Data that is not linearly separable

np.random.seed(7810) #7810

n = 100
p_features = 3

X2, y2 = make_blobs(n_samples = 100,n_features=2, centers=2)

fig2 = plt.scatter(X2[:,0], X2[:,1], c = y2)
xlab = plt.xlabel("Feature 1")
ylab = plt.ylabel("Feature 2")

p2 = Perceptron()
p2.fit(X2,y2,1000)
fig3 = plt.plot(p2.history)
xlab = plt.xlabel("Iteration")
ylab = plt.ylabel("Accuracy")

p2.score(X2,y2)
0.5
fig = plt.scatter(X2[:,0], X2[:,1], c = y2)
fig = draw_line(p2.w, -2, 2)

xlab = plt.xlabel("Feature 1")
ylab = plt.ylabel("Feature 2")

This experiment displays the use of our perceptron algorithm on nonlinearly separable data. As shown above, the resulting line is not a good separater. In fact, it isn’t separating any data. We can also see the inaccuracy by tracking the accuracy over iterations. We can see that the algorihtm is not converging to one set of weights and thus has not found an optimizer.
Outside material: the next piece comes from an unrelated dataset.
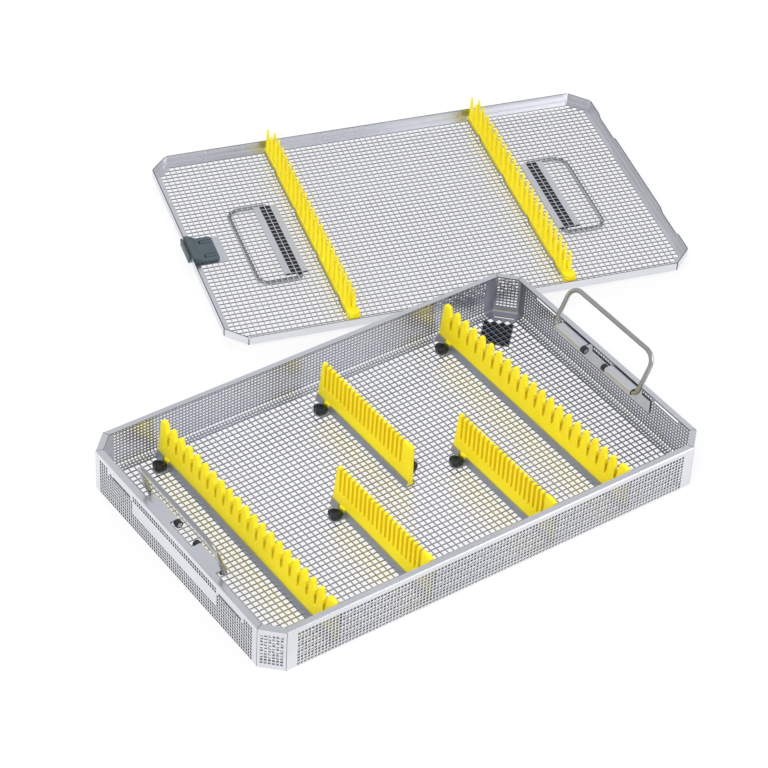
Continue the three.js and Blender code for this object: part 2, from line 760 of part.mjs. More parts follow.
function lidFlange(length, x, y, turn) {
  const blank = along(lid_section, -length / 2, length / 2);
  return mitred(blank, length, lid_foot, lid_slit / 2, lid_flange)
    .rotate([0, 0, THREE.MathUtils.radToDeg(turn)]).translate([x, y, 0]);
}

const lid_long_side = lid_length - lid_chamfer - lid_chamfer;
const lid_end_side = lid_width - lid_chamfer - lid_chamfer;
const lid_flanges = [
  lidFlange(lid_long_side, 0, -half_lid_width, 0),
  lidFlange(lid_end_side, half_lid_length, 0, quarter_turn),
  lidFlange(lid_long_side, 0, half_lid_width, Math.PI),
  lidFlange(lid_end_side, -half_lid_length, 0, -quarter_turn),
  ...Object.values(corners).map(([x_side, y_side, turn]) => lidFlange(lid_chamfer * Math.SQRT2,
    x_side * (half_lid_length - lid_corner_middle), y_side * (half_lid_width - lid_corner_middle), turn)),
];
const lid_net_x = half_lid_length - lid_border;
const lid_net_y = half_lid_width - lid_border;

function clearOfLidCorners(x, x_end, y, y_end) {
  const at_end = Math.max(Math.abs(x), Math.abs(x_end)) > lid_net_x - net_bar;
  const at_side = Math.max(Math.abs(y), Math.abs(y_end)) > lid_net_y - net_bar;
  return !(at_end && at_side);
}

const lid_windows = windows(-lid_net_x, lid_net_x, -lid_net_y, lid_net_y,
  floor_columns, floor_rows, clearOfLidCorners);
const lid_plan = cutCornerPlan(lid_length, lid_width, lid_chamfer,
  lid_fold_radius, lid_fold_radius, lid_fold_radius);
const tab_cuts = [-1, 1].map((side) => rectangle(
  half_lid_length - lid_fold_radius - overrun, half_lid_length + overrun,
  Math.min(side * tab_start, side * tab_end), Math.max(side * tab_start, side * tab_end)));
const slide_slot = rectangle(
  -half_lid_length - overrun, lid_fold_radius + overrun - half_lid_length,
  -slide_half_length - seam_gap, slide_half_length + seam_gap);
const lid_sheet = joined([raised(lid_plan, 0, sheet), ...lid_flanges])
  .subtract(raised(lid_windows, -overrun, sheet + overrun + overrun))
  .subtract(raised(tab_cuts, lid_flange - tab_drop, tab_drop + overrun))
  .subtract(raised(slide_slot, slide_bottom - seam_gap, slide_top - slide_bottom + seam_gap + seam_gap));
piece('lid_sheet', lid_sheet, steel, lid).position.z = lid_rest;

// Brackets and folded bails under the lid
const lid_bracket = joined([
  along(rectangle(-lid_bracket_outer, lid_bracket_inner, sleeve_bore, sleeve_radius),
    -lid_bracket_length / 2, lid_bracket_length / 2),
  along(ring(sleeve_radius, sleeve_bore, 0, 0), -lid_sleeve_end, -lid_sleeve_start),
  along(ring(sleeve_radius, sleeve_bore, 0, 0), lid_sleeve_start, lid_sleeve_end),
]);
const lid_bail = bail(lid_bail_half_width, lid_bail_reach, lid_sleeve_start - seam_gap);
for (const [side, direction] of [['left', -1], ['right', 1]]) {
  const frame = sideFrame(`lid_hinge_${side}`, direction * lid_hinge_x, 0, sleeve_radius,
    direction * quarter_turn, lid);
  piece(`lid_handle_bracket_${side}`, lid_bracket, steel, frame);
  piece(`lid_handle_${side}`, lid_bail, bright_steel, frame).rotation.x = quarter_turn;
}

// Pin combs on the lid: two staggered rows of slender pins on one base, with a plug at the front end
const lid_comb_length = lid_width - lid_comb_end_gap - lid_comb_end_gap;
const half_comb = lid_comb_length / 2;
const pin_pitch = lid_comb_length / lid_pin_count;
const pin_end = pin_tip_width / 2 + clip_radius;
const pin_waist = pin_pitch - (pin_tip_width + pin_foot_width) / 2;
const pin_depth = lid_comb_height - lid_comb_base;
const pin_form = {
  back_finger: pin_end,
  front_finger: pin_end,
  tip_corner: pin_end / 2,
  gap_top: pin_pitch - pin_tip_width,
  gap_waist: pin_waist,
  gap_bottom: pin_pitch - pin_foot_width,
  waist_depth: pin_depth / 2,
  gap_depth: pin_depth,
};

function pinRow(offset, shift) {
  const row_length = lid_comb_length - plug_radius - plug_radius - shift;
  const pins = fingerOutline(row_length, 0, lid_comb_height, lid_pin_count, pin_form);
  return through(pins, offset - pin_row_thickness / 2, offset + pin_row_thickness / 2)
    .translate([shift / 2 - plug_radius, 0, 0]);
}

const half_comb_width = lid_comb_width / 2;
const stagger = pin_pitch / 2;
const lid_comb = joined([
  raised(rectangle(-half_comb, half_comb, -half_comb_width, half_comb_width), 0, lid_comb_base),
  pinRow(-pin_row_offset, 0),
  pinRow(pin_row_offset, stagger),
  raised(disc(plug_radius, round_steps, half_comb - plug_radius, 0), 0, plug_height),
]).rotate([0, 0, -THREE.MathUtils.radToDeg(quarter_turn)]);

// Clip wire beside each pin comb: one wire with four raised loops
const clip_front = plug_radius + plug_radius + clip_radius - half_comb;
const clip_points = [new THREE.Vector3(0, clip_front, 0)];
for (let loop = 0; loop < clip_loop_count; loop += 1) {
  const middle = ((loop + 1 / 2) / clip_loop_count - 1 / 2) * lid_comb_length;
  const loop_start = middle - clip_loop_length / 2;
  const loop_end = middle + clip_loop_length / 2;
  clip_points.push(new THREE.Vector3(0, loop_start - clip_rise / 2, 0), new THREE.Vector3(0, loop_start, clip_rise));
  clip_points.push(new THREE.Vector3(0, loop_end, clip_rise), new THREE.Vector3(0, loop_end + clip_rise / 2, 0));
}
clip_points.push(new THREE.Vector3(0, half_comb, 0));
const clip_bends = clip_points.slice(2).map(() => clip_radius + clip_radius);
const clip_wire = bentWire(clip_points, clip_bends, clip_radius, clip_facet_count, 1);
const lid_face = lid_rest + sheet + seat_gap;
for (const [side, direction] of [['left', -1], ['right', 1]]) {
  const x = direction * lid_comb_x;
  piece(`lid_pin_comb_${side}`, lid_comb, yellow_silicone, lid).position.set(x, 0, lid_face);
  const clip_x = x - half_comb_width - clip_radius - seam_gap;
  piece(`lid_comb_clip_${side}`, clip_wire, bright_steel, lid).position.set(clip_x, 0, lid_face + clip_radius);
}

// Latch: bevelled body with two sprung tongues, and the slider whose grip stands outside the flange
const latch_start = sheet + seat_gap;
const latch_frame = sideFrame('latch_frame', -half_lid_length, 0, lid_rest, -quarter_turn, lid);
const latch_section = outline([
  [latch_start, latch_start + lid_fold_radius], [latch_start + lid_fold_radius, latch_start],
  [latch_reach, latch_start], [latch_reach, latch_start + latch_plate],
  [latch_block_foot, latch_start + latch_plate], [latch_block_top, latch_block_height],
  [latch_start + sheet, latch_block_height], [latch_start, latch_block_height - sheet],
]);
const latch_half = latch_length / 2;
const latch_plan = outline([
  [-latch_half, 0], [latch_half, 0], [latch_half, latch_reach - latch_corner],
  [latch_half - latch_corner, latch_reach], [latch_corner - latch_half, latch_reach],
  [-latch_half, latch_reach - latch_corner],
]);
const tongue_back = latch_reach - latch_corner;
const tongue_front = tongue_back - tongue_length;
const tongue_half = tongue_width / 2;
const tongue_cuts = [-1, 1].flatMap((side) => {
  const middle = side * tongue_offset;
  return [
    rectangle(middle - tongue_half - tongue_slot, middle - tongue_half, tongue_front, tongue_back),
    rectangle(middle + tongue_half, middle + tongue_half + tongue_slot, tongue_front, tongue_back),
    rectangle(middle - tongue_half - tongue_slot, middle + tongue_half + tongue_slot,
      tongue_front - tongue_slot, tongue_front + seat_gap),
  ];
}).map((shape) => raised(shape, -overrun, latch_block_height + overrun));
const slide_pocket = raised(
  rectangle(-slide_half_length - seam_gap, slide_half_length + seam_gap, 0, slide_depth + seam_gap),
  slide_bottom - seam_gap, slide_top - slide_bottom + seam_gap + seam_gap);
const latch_body = along(latch_section, -latch_half, latch_half)
  .intersect(raised(latch_plan, 0, latch_block_height))
  .subtract(joined(tongue_cuts))
  .subtract(slide_pocket);
piece('latch_body', latch_body, slate_plastic, latch_frame);

const grip_back = -seam_gap;
const grip_front = grip_back - grip_thickness;
const latch_slider = raised(rectangle(-slide_half_length, slide_half_length, grip_front, slide_depth),
  slide_bottom, slide_top - slide_bottom)
  .add(raised(rectangle(-grip_half_length, grip_half_length, grip_front, grip_back),
    grip_bottom, grip_top - grip_bottom));
piece('latch_slider', latch_slider, slate_plastic, latch_frame);

export default object;
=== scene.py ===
import math
from collections import Counter

import bmesh
import bpy
from mathutils import Matrix, Vector


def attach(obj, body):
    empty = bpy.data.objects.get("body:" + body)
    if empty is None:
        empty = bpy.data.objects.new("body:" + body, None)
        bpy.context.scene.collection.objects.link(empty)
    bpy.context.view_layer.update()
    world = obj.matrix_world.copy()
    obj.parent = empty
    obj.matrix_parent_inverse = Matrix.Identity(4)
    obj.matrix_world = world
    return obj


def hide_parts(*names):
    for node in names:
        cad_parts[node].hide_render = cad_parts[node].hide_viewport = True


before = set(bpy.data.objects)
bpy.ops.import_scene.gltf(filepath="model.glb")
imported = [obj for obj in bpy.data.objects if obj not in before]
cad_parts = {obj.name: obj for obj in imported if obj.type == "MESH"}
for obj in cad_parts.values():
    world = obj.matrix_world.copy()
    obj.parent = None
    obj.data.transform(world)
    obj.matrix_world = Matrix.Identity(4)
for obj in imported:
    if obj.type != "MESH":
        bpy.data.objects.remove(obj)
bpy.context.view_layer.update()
mm = 0.001

# Camera: the photograph's viewpoint, high on the front left of the tray, with a
# long lens. The shift stands for the way the picture is cropped.
camera = bpy.data.objects.new("camera", bpy.data.cameras.new("camera"))
camera.data.lens = 138.4
camera.data.sensor_width = 36
camera.data.shift_x = 0.0501
camera.data.shift_y = -0.0311
camera.data.clip_end = 20
camera.location = (-1.03702, -1.34824, 1.53282)
camera.rotation_euler = [math.radians(turn) for turn in (50.184, -2.057, -34.373)]
bpy.context.scene.collection.objects.link(camera)
bpy.context.scene.camera = camera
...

The perceptron algorithm in >2 dimensions

np.random.seed(7810) #7810

n = 100

X3, y3 = make_blobs(n_samples = 100,n_features=6, centers=2)
p3 = Perceptron()
p3.fit(X3,y3,1000)
fig4 = plt.plot(p3.history)
xlab = plt.xlabel("Iteration")
ylab = plt.ylabel("Accuracy")

p3.score(X3,y3)
1.0

Yes, I do believe that my data is linearly separable because my perceptron’s accuracy converges to 1 after 18 iterations. This means that my perceptron reached 100% accuracy and did not complete upon reaching that maximum number of iterations.

Ending Question

The time complexity for a single iteration of the perceptron algorithm is O(p) because predicting the label of a single data point requires calculating the dot product of x and w. Thus, np iterates over the p features of x to calulate the dot product. All other steps of this equation invlove simple multiplication or addition which are O(1).